Melissa Blevins, Chattanooga Area Food Bank (CAFB) director of operations, will lead a best practices session on Monday at the 2016 Feeding America Fresh Produce Summit in Tampa, Fl. The Chattanooga Area Food Bank has been recognized as a national leader for its success in securing and distributing fresh produce throughout its service area.
During a session entitled “Best Practices Addressing Barriers: What’s Working?” Ms.
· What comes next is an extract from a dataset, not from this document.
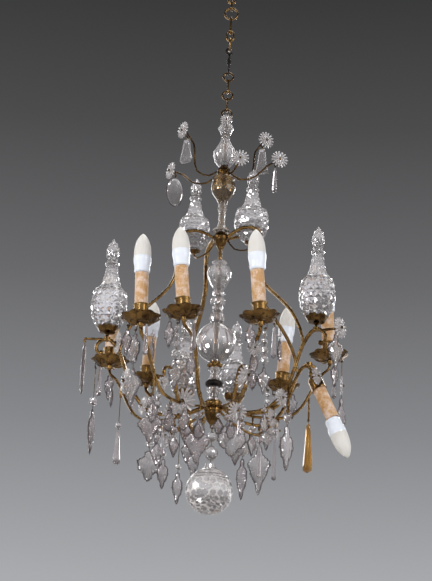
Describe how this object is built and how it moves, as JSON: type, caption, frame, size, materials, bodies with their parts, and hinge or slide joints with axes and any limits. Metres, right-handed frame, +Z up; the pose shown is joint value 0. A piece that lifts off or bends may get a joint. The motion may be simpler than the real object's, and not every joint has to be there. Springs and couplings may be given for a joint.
{
  "type": "cage chandelier",
  "caption": "Gilt brass cage chandelier on a short chain, with candle lights on scalloped pans, cut glass spires, daisies and swinging drops.",
  "frame": {"origin": "centre of the top hanging ring", "axes": "+Z up, -Y to the front as pictured, +X to the right; the chandelier hangs down -Z"},
  "size_m": [0.4928, 0.4442, 1.0786],
  "materials": {
    "gilt": "antiqued gilt brass, worn bright on edges",
    "dark_brass": "dark patinated brass",
    "iron": "blackened iron",
    "clear_glass": "clear cut lead glass",
    "violet_glass": "old glass tinged violet by sunlight",
    "amber_glass": "amber tinted glass",
    "card": "cream drip card with a crackled wax finish",
    "white_plastic": "white moulded plastic",
    "frosted": "frosted white diffuser"
  },
  "bodies": {
    "hanging_ring": {"hanging_ring": "gilt"},
    "link_1": {"link_1": "gilt"},
    "link_2": {"link_2": "gilt"},
    "link_3": {"link_3": "gilt"},
    "link_4": {"link_4": "gilt"},
    "link_5": {"link_5": "gilt"},
    "iron_hook": {"iron_hook": "iron"},
    "link_6": {"link_6": "dark_brass"},
    "link_7": {"link_7": "gilt"},
    "link_8": {"link_8": "dark_brass"},
    "link_9": {"link_9": "gilt"},
    "chandelier": {"crown_ring": "dark_brass", "centre_rod": "gilt", "crown_glass": "clear_glass", "crown_hub": "dark_brass", "crown_arms": "dark_brass", "cage_hub": "dark_brass", "column_glass": "clear_glass", "large_ball": "clear_glass", "ball_collar": "gilt", "lower_spool": "iron", "bottom_hub": "gilt", "hub_cone": "dark_brass", "inner_spire_left": "clear_glass", "inner_spire_right": "clear_glass", "spire_left": "clear_glass", "spire_right": "clear_glass", "rear_spire_left": "clear_glass", "rear_spire_right": "clear_glass", "spire_cups": "dark_brass", "cage_ribs": "gilt", "brackets": "gilt", "candle_arms": "gilt", "drip_pans": "dark_brass", "candle_cups": "gilt", "candle_sleeves": "card", "lampholders": "white_plastic", "bulb_collars": "white_plastic", "bulbs": "frosted", "rosettes": "clear_glass", "small_drops": "violet_glass", "bead_strands": "clear_glass"},
    "ball_string": {"ball_beads": "clear_glass", "bottom_ball": "clear_glass"},
    "crown_left_plate_drop": {"crown_left_plate": "clear_glass"},
    "crown_left_oval_drop": {"crown_left_oval": "clear_glass"},
    "crown_right_plate_drop": {"crown_right_plate": "clear_glass"},
    "crown_right_prism_drop": {"crown_right_prism": "violet_glass"},
    "left_leaf_drop": {"left_leaf": "violet_glass"},
    "right_spear_drop": {"right_spear": "clear_glass"},
    "left_outer_leaf_drop": {"left_outer_leaf": "violet_glass"},
    "front_left_plaque_drop": {"front_left_plaque": "clear_glass"},
    "right_leaf_drop": {"right_leaf": "violet_glass"},
    "rear_left_leaf_drop": {"rear_left_leaf": "clear_glass"},
    "front_left_kite_drop": {"front_left_kite": "violet_glass"},
    "front_shield_drop": {"front_shield": "clear_glass"},
    "rear_right_spear_drop": {"rear_right_spear": "clear_glass"},
    "amber_prism_drop": {"amber_prism": "amber_glass"},
    "centre_left_kite_drop": {"centre_left_kite": "violet_glass"},
    "front_right_leaf_drop": {"front_right_leaf": "violet_glass"}
  },
  "joints": [
    {"name": "link_1_swing", "type": "hinge", "parent": "hanging_ring", "child": "link_1", "pos_m": [0, 0, -0.0265], "axis": [1, 0, 0], "range_deg": [-20, 20]},
    {"name": "link_2_swing", "type": "hinge", "parent": "link_1", "child": "link_2", "pos_m": [0, 0, -0.042], "axis": [0, 1, 0], "range_deg": [-20, 20]},
    {"name": "link_3_swing", "type": "hinge", "parent": "link_2", "child": "link_3", "pos_m": [0, 0, -0.0631], "axis": [1, 0, 0], "range_deg": [-20, 20]},
    {"name": "link_4_swing", "type": "hinge", "parent": "link_3", "child": "link_4", "pos_m": [0, 0, -0.0946], "axis": [0, 1, 0], "range_deg": [-20, 20]},
    {"name": "link_5_swing", "type": "hinge", "parent": "link_4", "child": "link_5", "pos_m": [0, 0, -0.1117], "axis": [1, 0, 0], "range_deg": [-20, 20]},
    {"name": "iron_hook_swing", "type": "hinge", "parent": "link_5", "child": "iron_hook", "pos_m": [0, 0, -0.1328], "axis": [0, 1, 0], "range_deg": [-20, 20]},
    {"name": "link_6_swing", "type": "hinge", "parent": "iron_hook", "child": "link_6", "pos_m": [0, 0, -0.1869], "axis": [0, 1, 0], "range_deg": [-20, 20]},
    {"name": "link_7_swing", "type": "hinge", "parent": "link_6", "child": "link_7", "pos_m": [0, 0, -0.202], "axis": [1, 0, 0], "range_deg": [-20, 20]},
    {"name": "link_8_swing", "type": "hinge", "parent": "link_7", "child": "link_8", "pos_m": [0, 0, -0.2275], "axis": [0, 1, 0], "range_deg": [-20, 20]},
    {"name": "link_9_swing", "type": "hinge", "parent": "link_8", "child": "link_9", "pos_m": [0, 0, -0.2426], "axis": [1, 0, 0], "range_deg": [-20, 20]},
    {"name": "chandelier_swing", "type": "hinge", "parent": "link_9", "child": "chandelier", "pos_m": [0, 0, -0.2681], "axis": [0, 1, 0], "range_deg": [-20, 20]},
    {"name": "ball_swing", "type": "hinge", "parent": "chandelier", "child": "ball_string", "pos_m": [0, 0, -0.908], "axis": [1, 0, 0], "range_deg": [-15, 15]},
    {"name": "crown_left_plate_swing", "type": "hinge", "parent": "chandelier", "child": "crown_left_plate_drop", "pos_m": [-0.07359, -0.00773, -0.33132], "axis": [0.1045, -0.9945, 0], "range_deg": [-15, 9]},
    {"name": "crown_left_oval_swing", "type": "hinge", "parent": "chandelier", "child": "crown_left_oval_drop", "pos_m": [-0.09272, 0.03746, -0.39234], "axis": [-0.3746, -0.9272, 0], "range_deg": [-15, 15]},
    {"name": "crown_right_plate_swing", "type": "hinge", "parent": "chandelier", "child": "crown_right_plate_drop", "pos_m": [0.0718, 0.0179, -0.33132], "axis": [-0.2419, 0.9703, 0], "range_deg": [-15, 9]},
    {"name": "crown_right_prism_swing", "type": "hinge", "parent": "chandelier", "child": "crown_right_prism_drop", "pos_m": [0.09613, -0.02756, -0.39234], "axis": [0.2756, 0.9613, 0], "range_deg": [-15, 15]},
    {"name": "left_leaf_swing", "type": "hinge", "parent": "chandelier", "child": "left_leaf_drop", "pos_m": [-0.23985, 0.00838, -0.75], "axis": [-0.0349, -0.9994, 0], "range_deg": [-20, 8]},
    {"name": "right_spear_swing", "type": "hinge", "parent": "chandelier", "child": "right_spear_drop", "pos_m": [0.21014, -0.11173, -0.75], "axis": [0.4695, 0.8829, 0], "range_deg": [-20, 8]},
    {"name": "left_outer_leaf_swing", "type": "hinge", "parent": "chandelier", "child": "left_outer_leaf_drop", "pos_m": [-0.22177, 0.08072, -0.775], "axis": [-0.342, -0.9397, 0], "range_deg": [-15, 15]},
    {"name": "front_left_plaque_swing", "type": "hinge", "parent": "chandelier", "child": "front_left_plaque_drop", "pos_m": [-0.1423, -0.1259, -0.774], "axis": [0.6626, -0.749, 0], "range_deg": [-15, 15]},
    {"name": "right_leaf_swing", "type": "hinge", "parent": "chandelier", "child": "right_leaf_drop", "pos_m": [0.22944, -0.01604, -0.775], "axis": [0.0698, 0.9976, 0], "range_deg": [-15, 8]},
    {"name": "rear_left_leaf_swing", "type": "hinge", "parent": "chandelier", "child": "rear_left_leaf_drop", "pos_m": [-0.11528, 0.14597, -0.884], "axis": [-0.7848, -0.6198, 0], "range_deg": [-15, 15]},
    {"name": "front_left_kite_swing", "type": "hinge", "parent": "chandelier", "child": "front_left_kite_drop", "pos_m": [-0.10686, -0.12963, -0.891], "axis": [0.7716, -0.6361, 0], "range_deg": [-15, 15]},
    {"name": "front_shield_swing", "type": "hinge", "parent": "chandelier", "child": "front_shield_drop", "pos_m": [0.0344, -0.08962, -0.902], "axis": [0.9336, 0.3584, 0], "range_deg": [-15, 15]},
    {"name": "rear_right_spear_swing", "type": "hinge", "parent": "chandelier", "child": "rear_right_spear_drop", "pos_m": [0.08989, 0.11505, -0.893], "axis": [-0.788, 0.6157, 0], "range_deg": [-15, 15]},
    {"name": "amber_prism_swing", "type": "hinge", "parent": "chandelier", "child": "amber_prism_drop", "pos_m": [0.17158, -0.012, -0.888], "axis": [0.0698, 0.9976, 0], "range_deg": [-15, 15]},
    {"name": "centre_left_kite_swing", "type": "hinge", "parent": "chandelier", "child": "centre_left_kite_drop", "pos_m": [-0.02536, -0.08844, -0.902], "axis": [0.9613, -0.2756, 0], "range_deg": [-15, 15]},
    {"name": "front_right_leaf_swing", "type": "hinge", "parent": "chandelier", "child": "front_right_leaf_drop", "pos_m": [0.13068, -0.06948, -0.892], "axis": [0.4695, 0.8829, 0], "range_deg": [-15, 15]}
  ]
}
Blevins will present insights on growing produce programs to representatives of Feeding America’s 200 food banks nationwide.
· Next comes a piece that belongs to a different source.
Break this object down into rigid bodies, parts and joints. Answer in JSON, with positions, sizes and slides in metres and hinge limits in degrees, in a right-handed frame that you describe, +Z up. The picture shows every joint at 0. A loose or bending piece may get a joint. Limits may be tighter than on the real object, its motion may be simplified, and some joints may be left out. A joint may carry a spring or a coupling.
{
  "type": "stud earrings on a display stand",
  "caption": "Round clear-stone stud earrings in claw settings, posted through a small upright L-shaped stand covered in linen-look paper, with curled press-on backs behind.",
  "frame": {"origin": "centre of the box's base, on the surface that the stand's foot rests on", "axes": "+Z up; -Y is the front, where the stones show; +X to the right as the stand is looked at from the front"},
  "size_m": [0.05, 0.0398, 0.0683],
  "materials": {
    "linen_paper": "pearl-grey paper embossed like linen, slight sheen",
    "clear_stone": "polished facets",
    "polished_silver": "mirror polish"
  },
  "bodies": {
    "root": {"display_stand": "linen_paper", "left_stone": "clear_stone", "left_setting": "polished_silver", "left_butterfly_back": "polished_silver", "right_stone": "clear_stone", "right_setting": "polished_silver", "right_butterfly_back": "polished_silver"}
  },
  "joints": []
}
“Melissa’s collaborative approach to working with Chattanooga Area Food Bank agency partners has enabled CAFB to rapidly distribute significantly more food throughout our region” said Christa Mannarino, CAFB interim president. “By way of Melissa’s operations leadership, we have not only become more efficient, we’ve provided those in our community who are most in need with access to healthy food.”
In her role as director of operations, Ms. Blevins has overseen dramatic growth in CAFB’s food procurement and food distribution. In just three years, CAFB increased its overall food distribution by 54% throughout the Southeast Tennessee and Northwest Georgia region. This year, CAFB expects to distribute approximately 14.8 million pounds of food—the equivalent of 12.3 million meals—to children, families and seniors struggling with hunger. Fresh produce has played a critical role in CAFB’s food distribution growth. During the past three years, CAFB increased its fresh produce procurement from one million to 3.2 million pounds of food per year.
The increase in fresh produce has had a significant impact on the way the CAFB operations team handles and distributes food. In partnership with the CAFB senior leadership team, the CAFB Board of Directors, a volunteer operations committee and CAFB agency partners, Ms. Blevins has overseen a major operational transition to just-in-time deliveries. By way of her presentation to Feeding America food bank operations representatives, Ms. Blevins will educate operations leaders on how best to collaborate with partner food pantries, soup kitchens, churches and community groups to deliver and distribute fresh produce.